Net sales amounted to almost SEK36 billion (NZ$5.94 billion) during the first quarter of 2021, an increase of 8%. Vehicle deliveries rose by 27% and service revenue increased by 5% in local currency. Deliveries of Power solutions decreased by 12% compared to last year‘s high level. In Financial Services, the number of new financed vehicles increased and our customer‘s ability to pay according to plan continued to improve.
The shortage of semiconductors and other components is impacting the entire industry. Despite an imminent risk of production disruptions Scania, as one of the few European manufacturers, has managed to maintain a high production rate without any stoppages due to shortage of components in the first quarter. This is thanks to intense and successful cross-functional efforts in close collaboration with our suppliers. In the European system the daily production pace for trucks is slightly reduced during a few days in the second quarter, as a temporary measure to handle the shortage of semiconductors.

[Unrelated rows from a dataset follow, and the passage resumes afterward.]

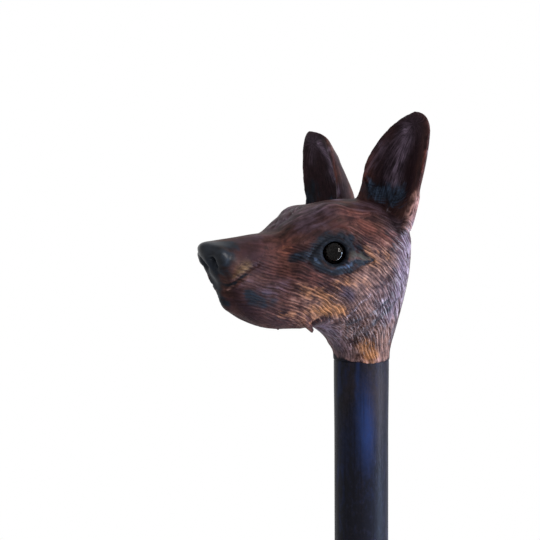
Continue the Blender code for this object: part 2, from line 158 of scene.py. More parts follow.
def colour(value):
    return value if isinstance(value, Value) else (*value, 1.0)


def newMaterial(name):
    # the material, its shader, and the object coordinates that its patterns start from
    material = bpy.data.materials.new(name)
    material.use_nodes = True
    tree = material.node_tree
    shader = tree.nodes["Principled BSDF"]
    place = Value(tree, tree.nodes.new("ShaderNodeTexCoord").outputs["Object"])
    return material, shader, place


def setShader(shader, **values):
    # Base_Color stands for Base Color
    for name, value in values.items():
        socket = shader.inputs[name.replace("_", " ")]
        if isinstance(value, Value):
            value.tree.links.new(value.socket, socket)
        elif hasattr(value, "__len__") and len(value) == 3:
            socket.default_value = (*value, 1.0)
        else:
            socket.default_value = value


def attribute(start, name):
    return start.make("ShaderNodeAttribute", {"attribute_name": name}, {}, output=2)


def points(mesh):
    places = np.empty(len(mesh.vertices) * 3)
    mesh.vertices.foreach_get("co", places)
    return places.reshape(-1, 3)


def normals(mesh):
    directions = np.empty(len(mesh.vertices) * 3)
    mesh.vertex_normals.foreach_get("vector", directions)
    return directions.reshape(-1, 3)


def setPoints(mesh, places):
    mesh.vertices.foreach_set("co", places.ravel())
    mesh.update()


def selectOnly(piece):
    bpy.ops.object.select_all(action="DESELECT")
    piece.select_set(True)
    bpy.context.view_layer.objects.active = piece


def addAlone(add, **settings):
    # a new object by one of Blender's add operators, with nothing else selected
    bpy.ops.object.select_all(action="DESELECT")
    add(**settings)
    return bpy.context.object


def settle(piece):
    # the place goes into the mesh, and the object to the origin
    selectOnly(piece)
    bpy.ops.object.transform_apply(location=True, rotation=True, scale=True)


def applyModifier(piece, kind, **settings):
    modifier = piece.modifiers.new(kind.lower(), kind)
    for name, value in settings.items():
        setattr(modifier, name, value)
    selectOnly(piece)
    bpy.ops.object.modifier_apply(modifier=modifier.name)


def roundOff(piece, degrees):
    # shades the piece smooth, but for the edges that are sharper than this
    selectOnly(piece)
    bpy.ops.object.shade_smooth_by_angle(angle=math.radians(degrees))
    return piece


def finishPiece(piece, material, slot, *nodes):
    piece.data.materials.clear()
    piece.data.materials.append(material)
    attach(piece, "root")
    if nodes:
        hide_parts(*nodes)
    return piece


def smoothStep(low, high, value):
    share = np.clip((value - low) / (high - low), 0.0, 1.0)
    return share * share * (3.0 - 2.0 * share)


def cellNumber(cells, seed):
    # one steady number from -1 to 1 for each cell of a grid
    big = 0xFFFFFFFF
    keys = cells[:, 0] * 374761393 + cells[:, 1] * 668265263 + cells[:, 2] * 1103515245 + seed * 97531
    keys = keys & big
    keys = ((keys ^ (keys >> 13)) * 1274126177) & big
    keys = ((keys ^ (keys >> 16)) * 668265263) & big
    return (keys ^ (keys >> 15)) / big * 2.0 - 1.0


def softNoise(places, size, seed=0):
    # smooth noise from -1 to 1 with bumps of about this size
    scaled = places / size
    low = np.floor(scaled)
    part = scaled - low
    part = part * part * (3.0 - 2.0 * part)
    low = low.astype(np.int64)
    total = np.zeros(len(places))
    for corner in range(8):
        offset = np.array([corner & 1, corner >> 1 & 1, corner >> 2 & 1])
        weight = np.prod(np.where(offset == 1, part, 1.0 - part), axis=1)
        total += weight * cellNumber(low + offset, seed)
    return total


def layeredNoise(places, layers):
    # several noises in one, each by its strength, its size and its seed
    return sum(strength * softNoise(places, size, seed) for strength, size, seed in layers)


def toCollar(places):
    # from metres in the world to millimetres from the collar
    return (places - np.array([0.0, 0.0, collarHeight])) / mm


def foldOver(places, directions):
    # the dog's right side laid over its left, so that one stroke carves both
    far = places[:, 1] > 0
    foldedPlaces = places.copy()
    foldedDirections = directions.copy()
    foldedPlaces[far, 1] *= -1
    foldedDirections[far, 1] *= -1
    return foldedPlaces, foldedDirections


def skinOf(piece):
    # where the skin's points are and how they face, as they are and folded over
    places = toCollar(points(piece.data))
    directions = normals(piece.data)
    return places, directions, *foldOver(places, directions)


def pushOut(piece, directions, lift):
    # moves each point along its own direction, by millimetres
    setPoints(piece.data, points(piece.data) + directions * lift[:, None] * mm)


# The carved head
head = {
    "voxel": 0.5,             # millimetres, the grain of the carving before its last split
    "smoothing": 8,
    "triangles": 190000,
    "fairing": 12,            # rounds of smoothing that keep the size
    "fairPull": (0.6, -0.62),     # how far a round smooths, and then swells back
    "strokeEnd": 3,           # widths from its line at which a stroke has faded out
    "strokeFacing": 0.45,
    "noseLine": ((-68, 44), (-69, 38), (-65, 31), (-62, 24)),   # reach and height, rounded over within
    "noseReach": 7.0,
    "noseRounds": 60,
    "noseLastRounds": 34,
    "noseBare": 6.0,          # the hair stops this near to the line of the nose
    "earRounds": 54,
    "earSwell": 0.3,
    "earSoftFrom": 4.0,       # millimetres over the foot of the ear
    "eyeSeat": 0.8,           # from the middle of the backing to the flat back of the glass
    "socket": (5.0, 5.8),     # the dark ring round the eye fades out between these
    "lidRing": (3.98, 0.52),  # radius of the ring round the glass, and of its roll
    "lidLift": 0.95,          # how far the ring stands over the flat back of the glass
    "lidStretch": 1.04,
    "jawLock": ((-38.3, -8.8, 19.2), (-30.9, -9.1, 11.2), 2.3),   # root, tip and thickness
    "skirt": (10.24, 1.1, 1.5),   # radius, thickness and top of the edge that laps over the shaft
    "skirtSides": 96,
    "skirtFoot": -0.75,       # the edge is nowhere higher than this
    "neckEdge": (1.2, 1.68, 0.82, 247),   # mean height, two swings, and the turn they start from
    "keepLow": 3.0,           # how far below the CAD head the edge may reach
    "earRoot": (-6.0, -13.5, 40.5),
    "earTip": (0.5, -28.0, 87.0),
    "earFront": (-0.92, -0.39, 0.0),
    "earRear": (0.85, -0.53, 0.0),
    "earRearFrom": (52.0, 60.0),  # the back of the ear has its own paint, from these heights up
    "earFoot": (50.0, 56.0),      # the skull turns into the ear between these heights
    "earLean": (0.35, -5.0),      # the foot is so much higher for each millimetre behind this
    "earFlare": 8.0,              # and so much lower at the root, which comes in between these
    "flareAcross": (8.0, 15.0),
    "flareBack": (-8.0, 3.0),
}

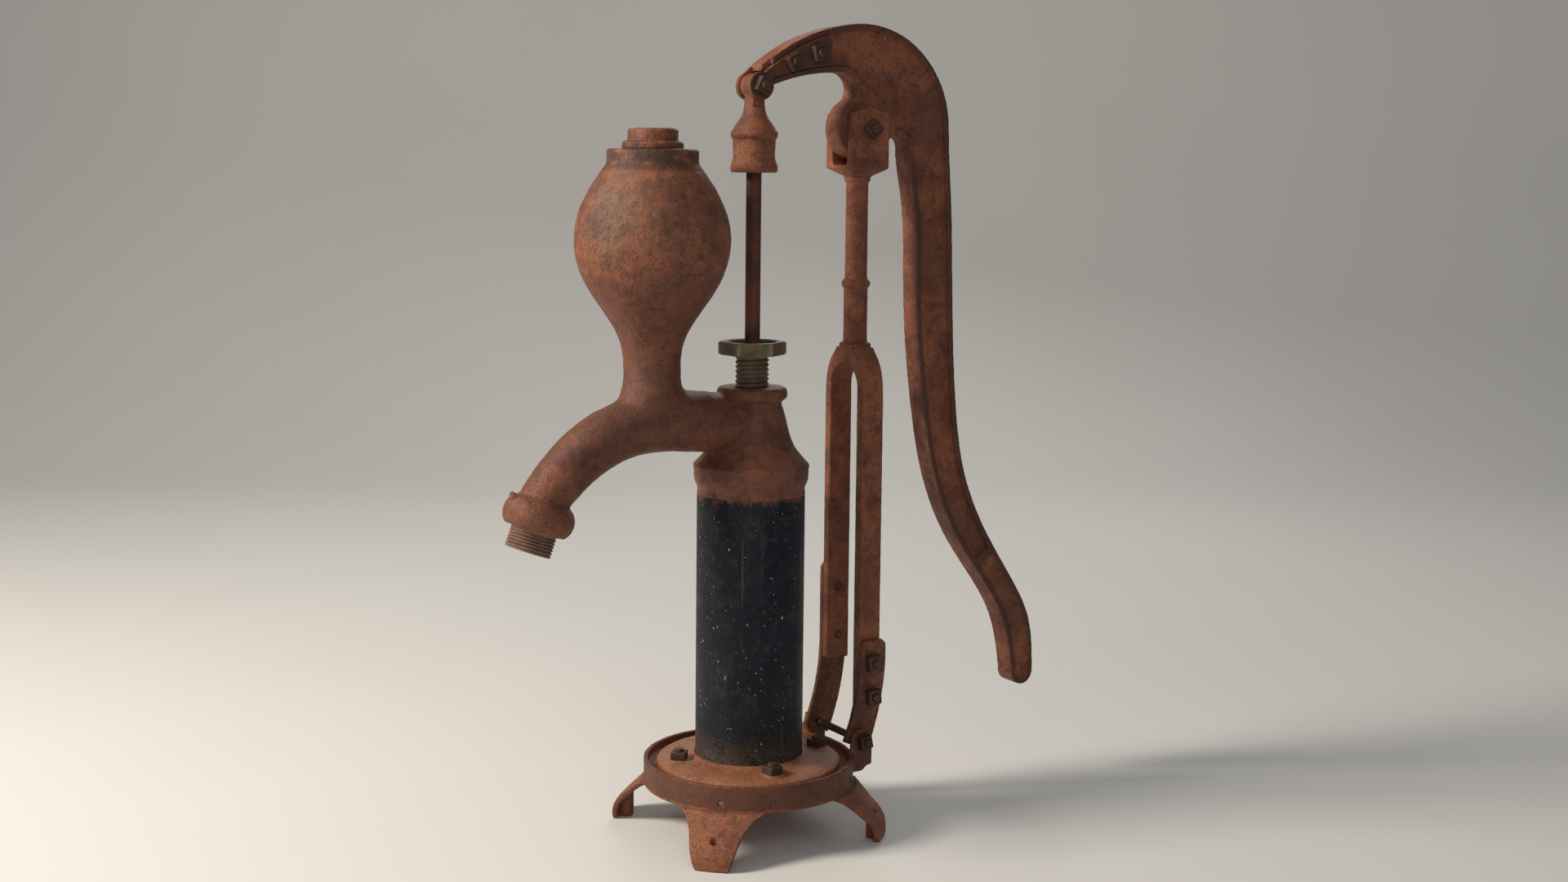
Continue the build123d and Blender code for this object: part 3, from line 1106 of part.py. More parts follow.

“After last year‘s uncertainty due to the pandemic, the recovery in demand has continued to be strong during this quarter. Our customers‘ capacity utilisation is good and data gathered from connected Scania vehicles show a high level of transport activity, particularly in the long haulage and construction segments. On the bus and coach side, the low level of activity continues, particularly for coaches, while the situation for city buses is slightly better. The investment need that follows the high transport activity of our truck customers has also been seen in the order books during the quarter. Order intake for trucks is strong in essentially all markets, while it is weaker for buses and coaches,” says Levin.
During the quarter, Scania started the construction of its new battery assembly plant in Södertälje. The facility, which will be fully operational by 2023, demonstrates the company‘s determination to take a leading role in heavy vehicle electrification. Operating an on-site battery assembly plant is a prerequisite for large-scale production of electric vehicles. To deliver increasing volumes of electric vehicles is crucial for Scania‘s commitment to fulfil its climate targets.
“As new to the CEO position – but after 25 years in the company – I am looking forward to continuing to drive the shift to sustainable transport with Scania in the lead. The strategy remains and to be able to deliver on the strategy, we accelerate the ongoing transformation of the company,” says Levin.